Wow! This is a ride which needs a seat belt if, like me, you left the 'young reader' stage behind many years ago. `The Death Defying Pepper Roux' succeeds in defying reality in such a winsome way that I got happily lost in its Milligan-Secombe-Sellers-like world of wackiness, where no one is what he or she appears to be, and nothing is predictable.

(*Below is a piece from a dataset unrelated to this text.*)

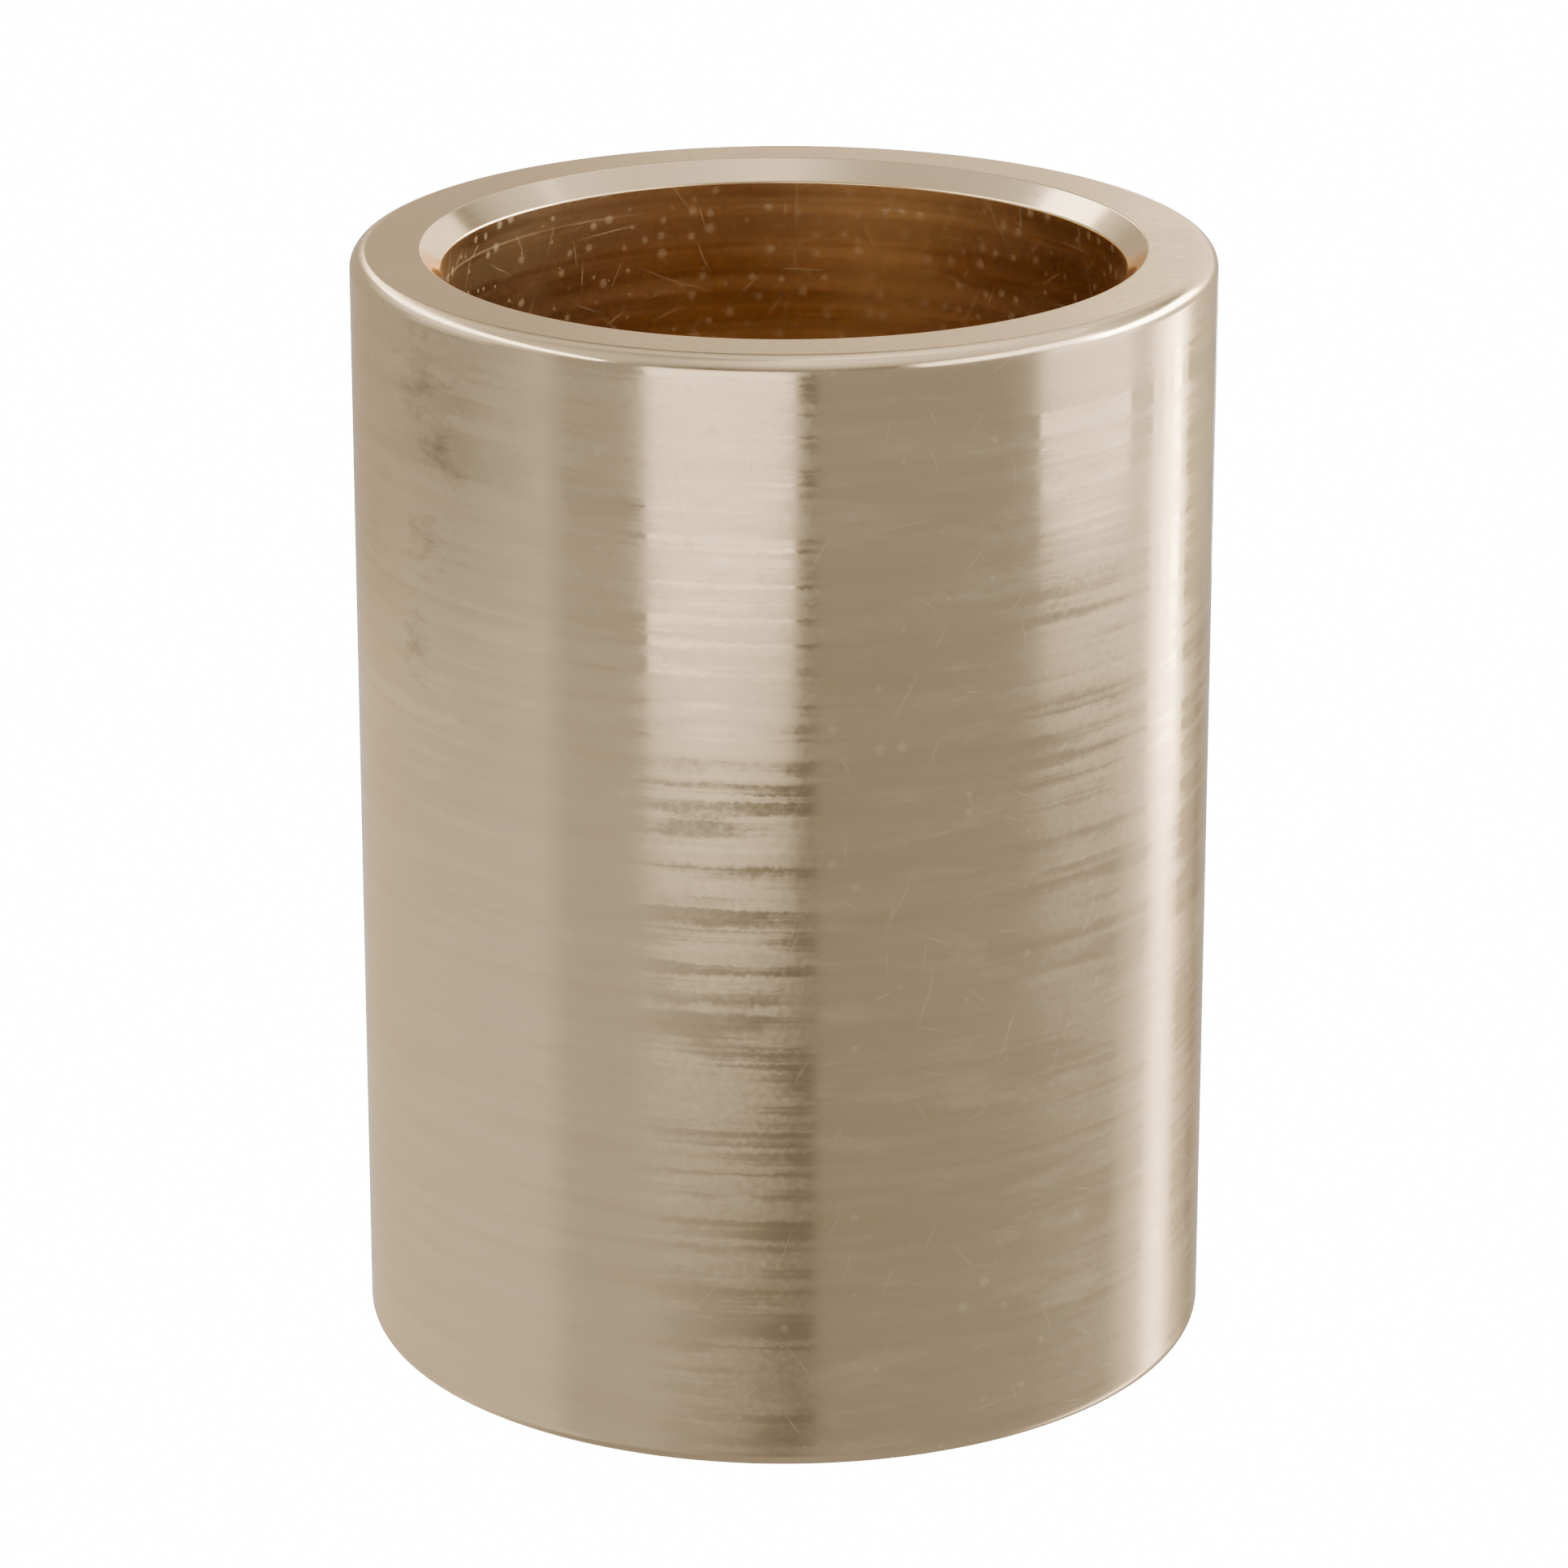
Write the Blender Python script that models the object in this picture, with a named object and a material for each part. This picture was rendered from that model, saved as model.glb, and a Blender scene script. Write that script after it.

`On the morning of his fourteenth birthday, Pepper had been awake for fully two minutes before realizing it was the day he must die.' So begins the first paragraph of this kaleidoscopic adventure by the brilliant Geraldine McCaughrean. Convinced of the macabre prophecy relayed to him by his saint-obsessed Aunt Mireille, the lad Pepper is both bewildered and disappointed when it fails, sparking his string of wild adventures across an ocean and through France and even a stint in the Foreign Legion, in company with some of the most memorable characters you'll encounter anywhere. But this is no childish story. The level of vocabulary, frankness of expression, depth of inner reflection, and the occasional hints at the moral ambiguities of some his associates put this story into a category which will probably suit those closer to the age of Pepper himself. This is not Richmal Crompton.
In `The Death Defying Pepper Roux' the author has rendered her vibrant imagination into this unique tale, set in a vaguely familiar and unidentified Present, yet so oddly substantial that you might believe it could all really have happened and that Pepper Roux lives on, daily defying death.